Source excerpt start

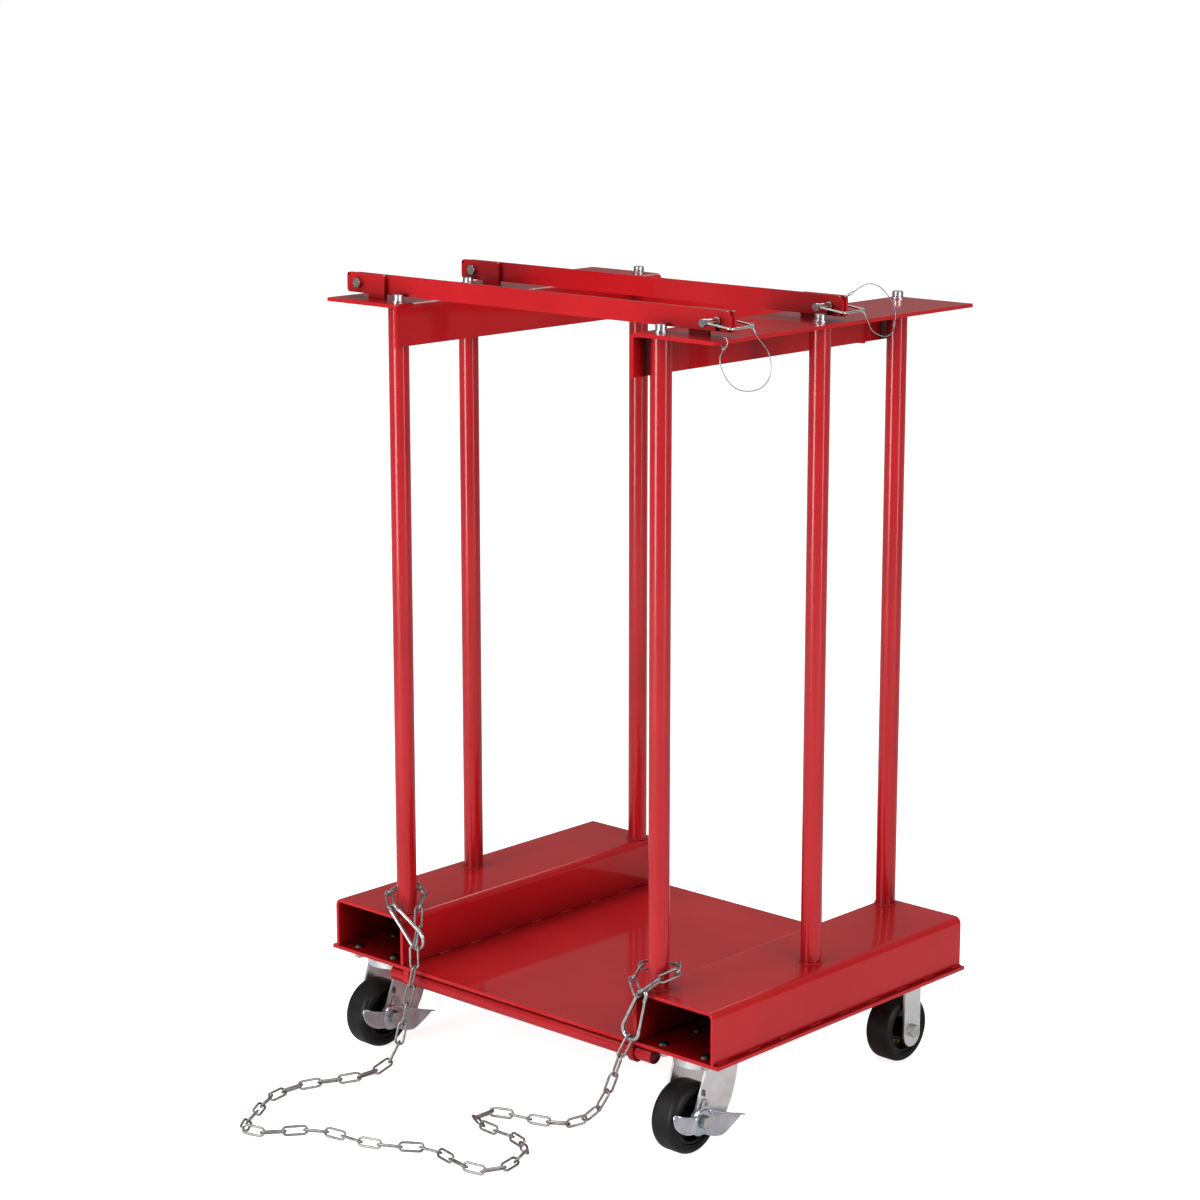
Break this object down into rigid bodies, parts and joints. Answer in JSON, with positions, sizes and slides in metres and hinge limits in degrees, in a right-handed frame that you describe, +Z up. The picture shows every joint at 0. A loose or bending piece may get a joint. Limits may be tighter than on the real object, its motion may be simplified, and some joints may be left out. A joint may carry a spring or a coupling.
{
  "type": "gas cylinder cart",
  "caption": "Rolling cart for tall gas cylinders: red steel deck with fork lift pockets, posts, top rails, swing-up bars with lock pins, a front chain and casters.",
  "frame": {"origin": "on the floor under the middle of the deck plate", "axes": "+Z up, +X to the right seen from the front, the chained front faces -Y"},
  "size_m": [0.8673, 1.0383, 1.3285],
  "materials": {
    "red_powder_coat": "glossy powder coat",
    "bright_zinc": "bright zinc plate",
    "satin_zinc": "satin zinc plate",
    "black_rubber": "moulded rubber",
    "wheel_core": "matt",
    "wire_rope": "stranded steel rope"
  },
  "bodies": {
    "root": {"deck_plate": "red_powder_coat", "fork_pocket_left": "red_powder_coat", "fork_pocket_right": "red_powder_coat", "post_front_left": "red_powder_coat", "post_front_right": "red_powder_coat", "post_middle_left": "red_powder_coat", "post_middle_right": "red_powder_coat", "post_rear_left": "red_powder_coat", "post_rear_right": "red_powder_coat", "top_rail_left": "red_powder_coat", "top_rail_right": "red_powder_coat", "rail_cap_bolts": "bright_zinc", "rear_cross_rail": "red_powder_coat", "front_pipe": "red_powder_coat", "pipe_hangers": "red_powder_coat", "front_bar_lugs": "red_powder_coat", "middle_bar_lugs": "red_powder_coat", "bar_pivot_bolts": "bright_zinc", "front_lanyard": "wire_rope", "middle_lanyard": "wire_rope", "lanyard_anchor_eyes": "bright_zinc", "chain_links": "bright_zinc", "post_chain_loop": "bright_zinc", "left_snap_hook": "bright_zinc", "right_snap_hook": "bright_zinc", "front_left_caster_plate": "satin_zinc", "front_right_caster_plate": "satin_zinc", "swivel_balls": "bright_zinc", "rear_left_caster_fork": "satin_zinc", "rear_right_caster_fork": "satin_zinc", "rear_bushings": "bright_zinc", "rear_axle_bolts": "bright_zinc", "caster_bolts": "satin_zinc", "caster_nuts": "bright_zinc"},
    "front_bar": {"front_bar": "red_powder_coat"},
    "middle_bar": {"middle_bar": "red_powder_coat"},
    "front_pin": {"front_lock_pin": "bright_zinc"},
    "middle_pin": {"middle_lock_pin": "bright_zinc"},
    "front_bail": {"front_pin_bail": "bright_zinc", "front_bail_eye": "bright_zinc"},
    "middle_bail": {"middle_pin_bail": "bright_zinc", "middle_bail_eye": "bright_zinc"},
    "left_gate": {"left_hook_gate": "bright_zinc"},
    "right_gate": {"right_hook_gate": "bright_zinc"},
    "front_left_swivel": {"front_left_caster_fork": "satin_zinc", "front_left_bushing": "bright_zinc", "front_left_axle_bolt": "bright_zinc"},
    "front_left_wheel": {"front_left_wheel": "wheel_core", "front_left_tyre": "black_rubber"},
    "front_left_brake": {"front_left_brake_pedal": "bright_zinc"},
    "rear_left_wheel": {"rear_left_wheel": "wheel_core", "rear_left_tyre": "black_rubber"},
    "front_right_swivel": {"front_right_caster_fork": "satin_zinc", "front_right_bushing": "bright_zinc", "front_right_axle_bolt": "bright_zinc"},
    "front_right_wheel": {"front_right_wheel": "wheel_core", "front_right_tyre": "black_rubber"},
    "front_right_brake": {"front_right_brake_pedal": "bright_zinc"},
    "rear_right_wheel": {"rear_right_wheel": "wheel_core", "rear_right_tyre": "black_rubber"}
  },
  "joints": [
    {"name": "front_bar_swing", "type": "hinge", "parent": "root", "child": "front_bar", "pos_m": [-0.38, -0.27, 1.2965], "axis": [0, -1, 0], "range_deg": [0, 95]},
    {"name": "front_pin_slide", "type": "slide", "parent": "root", "child": "front_pin", "axis": [0, -1, 0], "range_m": [0, 0.028]},
    {"name": "front_bail_swing", "type": "hinge", "parent": "front_pin", "child": "front_bail", "pos_m": [0.382, -0.304, 1.2965], "axis": [0.9945, 0, -0.1045], "range_deg": [0, 131]},
    {"name": "middle_bar_swing", "type": "hinge", "parent": "root", "child": "middle_bar", "pos_m": [-0.38, -0.007, 1.2965], "axis": [0, -1, 0], "range_deg": [0, 95]},
    {"name": "middle_pin_slide", "type": "slide", "parent": "root", "child": "middle_pin", "axis": [0, -1, 0], "range_m": [0, 0.028]},
    {"name": "middle_bail_swing", "type": "hinge", "parent": "middle_pin", "child": "middle_bail", "pos_m": [0.382, -0.041, 1.2965], "axis": [0.9945, 0, -0.1045], "range_deg": [0, 131]},
    {"name": "front_left_swivel_turn", "type": "hinge", "parent": "root", "child": "front_left_swivel", "pos_m": [-0.346, -0.255, 0.14], "axis": [0, 0, 1], "continuous": true},
    {"name": "front_left_wheel_roll", "type": "hinge", "parent": "front_left_swivel", "child": "front_left_wheel", "pos_m": [-0.346, -0.295, 0.05715], "axis": [1, 0, 0], "continuous": true},
    {"name": "front_left_brake_press", "type": "hinge", "parent": "front_left_swivel", "child": "front_left_brake", "pos_m": [-0.346, -0.295, 0.05715], "axis": [1, 0, 0], "range_deg": [0, 25]},
    {"name": "rear_left_wheel_roll", "type": "hinge", "parent": "root", "child": "rear_left_wheel", "pos_m": [-0.346, 0.246, 0.05715], "axis": [1, 0, 0], "continuous": true},
    {"name": "front_right_swivel_turn", "type": "hinge", "parent": "root", "child": "front_right_swivel", "pos_m": [0.346, -0.255, 0.14], "axis": [0, 0, 1], "continuous": true},
    {"name": "front_right_wheel_roll", "type": "hinge", "parent": "front_right_swivel", "child": "front_right_wheel", "pos_m": [0.346, -0.295, 0.05715], "axis": [1, 0, 0], "continuous": true},
    {"name": "front_right_brake_press", "type": "hinge", "parent": "front_right_swivel", "child": "front_right_brake", "pos_m": [0.346, -0.295, 0.05715], "axis": [1, 0, 0], "range_deg": [0, 25]},
    {"name": "rear_right_wheel_roll", "type": "hinge", "parent": "root", "child": "rear_right_wheel", "pos_m": [0.346, 0.246, 0.05715], "axis": [1, 0, 0], "continuous": true},
    {"name": "left_gate_open", "type": "hinge", "parent": "root", "child": "left_gate", "pos_m": [-0.26578, -0.322, 0.26477], "axis": [0, 1, 0], "range_deg": [0, 18], "stiffness_Nm_per_rad": 0.05, "springref_deg": -17.19},
    {"name": "right_gate_open", "type": "hinge", "parent": "root", "child": "right_gate", "pos_m": [0.293, -0.328, 0.24115], "axis": [0, 1, 0], "range_deg": [0, 18], "stiffness_Nm_per_rad": 0.05, "springref_deg": -17.19}
  ],
  "couplings": [
    {"joint": "front_bail_swing", "follows": "front_pin_slide", "rad_per_m": 81.03},
    {"joint": "middle_bail_swing", "follows": "middle_pin_slide", "rad_per_m": 81.03}
  ]
}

Source excerpt end

Extract the data in full. Keep it word for word.

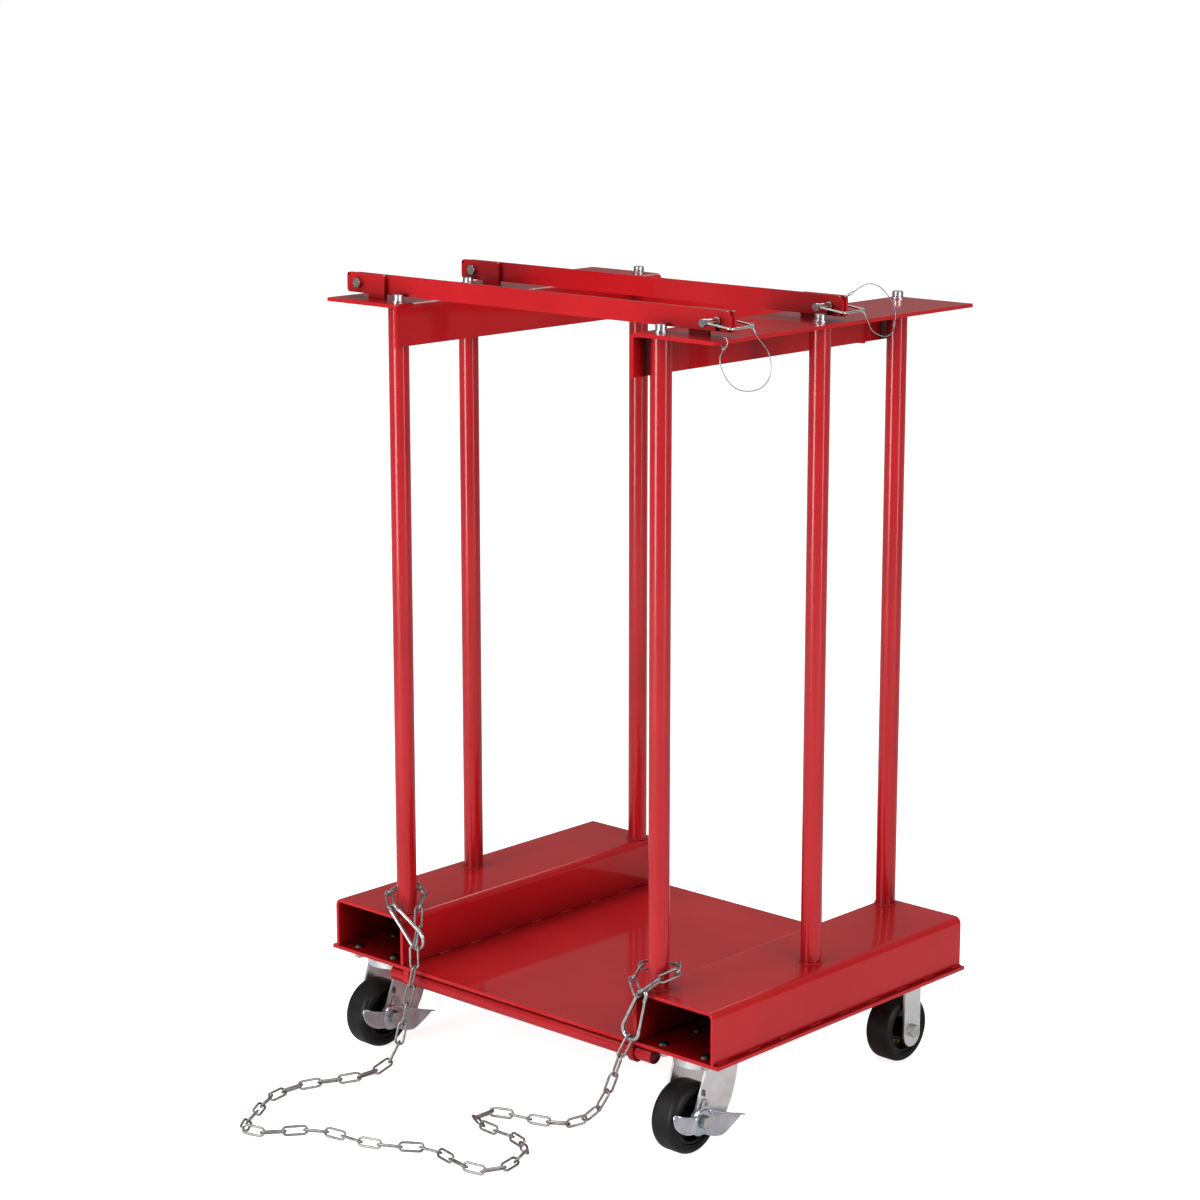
Break this object down into rigid bodies, parts and joints. Answer in JSON, with positions, sizes and slides in metres and hinge limits in degrees, in a right-handed frame that you describe, +Z up. The picture shows every joint at 0. A loose or bending piece may get a joint. Limits may be tighter than on the real object, its motion may be simplified, and some joints may be left out. A joint may carry a spring or a coupling.
{
  "type": "gas cylinder cart",
  "caption": "Rolling cart for tall gas cylinders: red steel deck with fork lift pockets, posts, top rails, swing-up bars with lock pins, a front chain and casters.",
  "frame": {"origin": "on the floor under the middle of the deck plate", "axes": "+Z up, +X to the right seen from the front, the chained front faces -Y"},
  "size_m": [0.8673, 1.0383, 1.3285],
  "materials": {
    "red_powder_coat": "glossy powder coat",
    "bright_zinc": "bright zinc plate",
    "satin_zinc": "satin zinc plate",
    "black_rubber": "moulded rubber",
    "wheel_core": "matt",
    "wire_rope": "stranded steel rope"
  },
  "bodies": {
    "root": {"deck_plate": "red_powder_coat", "fork_pocket_left": "red_powder_coat", "fork_pocket_right": "red_powder_coat", "post_front_left": "red_powder_coat", "post_front_right": "red_powder_coat", "post_middle_left": "red_powder_coat", "post_middle_right": "red_powder_coat", "post_rear_left": "red_powder_coat", "post_rear_right": "red_powder_coat", "top_rail_left": "red_powder_coat", "top_rail_right": "red_powder_coat", "rail_cap_bolts": "bright_zinc", "rear_cross_rail": "red_powder_coat", "front_pipe": "red_powder_coat", "pipe_hangers": "red_powder_coat", "front_bar_lugs": "red_powder_coat", "middle_bar_lugs": "red_powder_coat", "bar_pivot_bolts": "bright_zinc", "front_lanyard": "wire_rope", "middle_lanyard": "wire_rope", "lanyard_anchor_eyes": "bright_zinc", "chain_links": "bright_zinc", "post_chain_loop": "bright_zinc", "left_snap_hook": "bright_zinc", "right_snap_hook": "bright_zinc", "front_left_caster_plate": "satin_zinc", "front_right_caster_plate": "satin_zinc", "swivel_balls": "bright_zinc", "rear_left_caster_fork": "satin_zinc", "rear_right_caster_fork": "satin_zinc", "rear_bushings": "bright_zinc", "rear_axle_bolts": "bright_zinc", "caster_bolts": "satin_zinc", "caster_nuts": "bright_zinc"},
    "front_bar": {"front_bar": "red_powder_coat"},
    "middle_bar": {"middle_bar": "red_powder_coat"},
    "front_pin": {"front_lock_pin": "bright_zinc"},
    "middle_pin": {"middle_lock_pin": "bright_zinc"},
    "front_bail": {"front_pin_bail": "bright_zinc", "front_bail_eye": "bright_zinc"},
    "middle_bail": {"middle_pin_bail": "bright_zinc", "middle_bail_eye": "bright_zinc"},
    "left_gate": {"left_hook_gate": "bright_zinc"},
    "right_gate": {"right_hook_gate": "bright_zinc"},
    "front_left_swivel": {"front_left_caster_fork": "satin_zinc", "front_left_bushing": "bright_zinc", "front_left_axle_bolt": "bright_zinc"},
    "front_left_wheel": {"front_left_wheel": "wheel_core", "front_left_tyre": "black_rubber"},
    "front_left_brake": {"front_left_brake_pedal": "bright_zinc"},
    "rear_left_wheel": {"rear_left_wheel": "wheel_core", "rear_left_tyre": "black_rubber"},
    "front_right_swivel": {"front_right_caster_fork": "satin_zinc", "front_right_bushing": "bright_zinc", "front_right_axle_bolt": "bright_zinc"},
    "front_right_wheel": {"front_right_wheel": "wheel_core", "front_right_tyre": "black_rubber"},
    "front_right_brake": {"front_right_brake_pedal": "bright_zinc"},
    "rear_right_wheel": {"rear_right_wheel": "wheel_core", "rear_right_tyre": "black_rubber"}
  },
  "joints": [
    {"name": "front_bar_swing", "type": "hinge", "parent": "root", "child": "front_bar", "pos_m": [-0.38, -0.27, 1.2965], "axis": [0, -1, 0], "range_deg": [0, 95]},
    {"name": "front_pin_slide", "type": "slide", "parent": "root", "child": "front_pin", "axis": [0, -1, 0], "range_m": [0, 0.028]},
    {"name": "front_bail_swing", "type": "hinge", "parent": "front_pin", "child": "front_bail", "pos_m": [0.382, -0.304, 1.2965], "axis": [0.9945, 0, -0.1045], "range_deg": [0, 131]},
    {"name": "middle_bar_swing", "type": "hinge", "parent": "root", "child": "middle_bar", "pos_m": [-0.38, -0.007, 1.2965], "axis": [0, -1, 0], "range_deg": [0, 95]},
    {"name": "middle_pin_slide", "type": "slide", "parent": "root", "child": "middle_pin", "axis": [0, -1, 0], "range_m": [0, 0.028]},
    {"name": "middle_bail_swing", "type": "hinge", "parent": "middle_pin", "child": "middle_bail", "pos_m": [0.382, -0.041, 1.2965], "axis": [0.9945, 0, -0.1045], "range_deg": [0, 131]},
    {"name": "front_left_swivel_turn", "type": "hinge", "parent": "root", "child": "front_left_swivel", "pos_m": [-0.346, -0.255, 0.14], "axis": [0, 0, 1], "continuous": true},
    {"name": "front_left_wheel_roll", "type": "hinge", "parent": "front_left_swivel", "child": "front_left_wheel", "pos_m": [-0.346, -0.295, 0.05715], "axis": [1, 0, 0], "continuous": true},
    {"name": "front_left_brake_press", "type": "hinge", "parent": "front_left_swivel", "child": "front_left_brake", "pos_m": [-0.346, -0.295, 0.05715], "axis": [1, 0, 0], "range_deg": [0, 25]},
    {"name": "rear_left_wheel_roll", "type": "hinge", "parent": "root", "child": "rear_left_wheel", "pos_m": [-0.346, 0.246, 0.05715], "axis": [1, 0, 0], "continuous": true},
    {"name": "front_right_swivel_turn", "type": "hinge", "parent": "root", "child": "front_right_swivel", "pos_m": [0.346, -0.255, 0.14], "axis": [0, 0, 1], "continuous": true},
    {"name": "front_right_wheel_roll", "type": "hinge", "parent": "front_right_swivel", "child": "front_right_wheel", "pos_m": [0.346, -0.295, 0.05715], "axis": [1, 0, 0], "continuous": true},
    {"name": "front_right_brake_press", "type": "hinge", "parent": "front_right_swivel", "child": "front_right_brake", "pos_m": [0.346, -0.295, 0.05715], "axis": [1, 0, 0], "range_deg": [0, 25]},
    {"name": "rear_right_wheel_roll", "type": "hinge", "parent": "root", "child": "rear_right_wheel", "pos_m": [0.346, 0.246, 0.05715], "axis": [1, 0, 0], "continuous": true},
    {"name": "left_gate_open", "type": "hinge", "parent": "root", "child": "left_gate", "pos_m": [-0.26578, -0.322, 0.26477], "axis": [0, 1, 0], "range_deg": [0, 18], "stiffness_Nm_per_rad": 0.05, "springref_deg": -17.19},
    {"name": "right_gate_open", "type": "hinge", "parent": "root", "child": "right_gate", "pos_m": [0.293, -0.328, 0.24115], "axis": [0, 1, 0], "range_deg": [0, 18], "stiffness_Nm_per_rad": 0.05, "springref_deg": -17.19}
  ],
  "couplings": [
    {"joint": "front_bail_swing", "follows": "front_pin_slide", "rad_per_m": 81.03},
    {"joint": "middle_bail_swing", "follows": "middle_pin_slide", "rad_per_m": 81.03}
  ]
}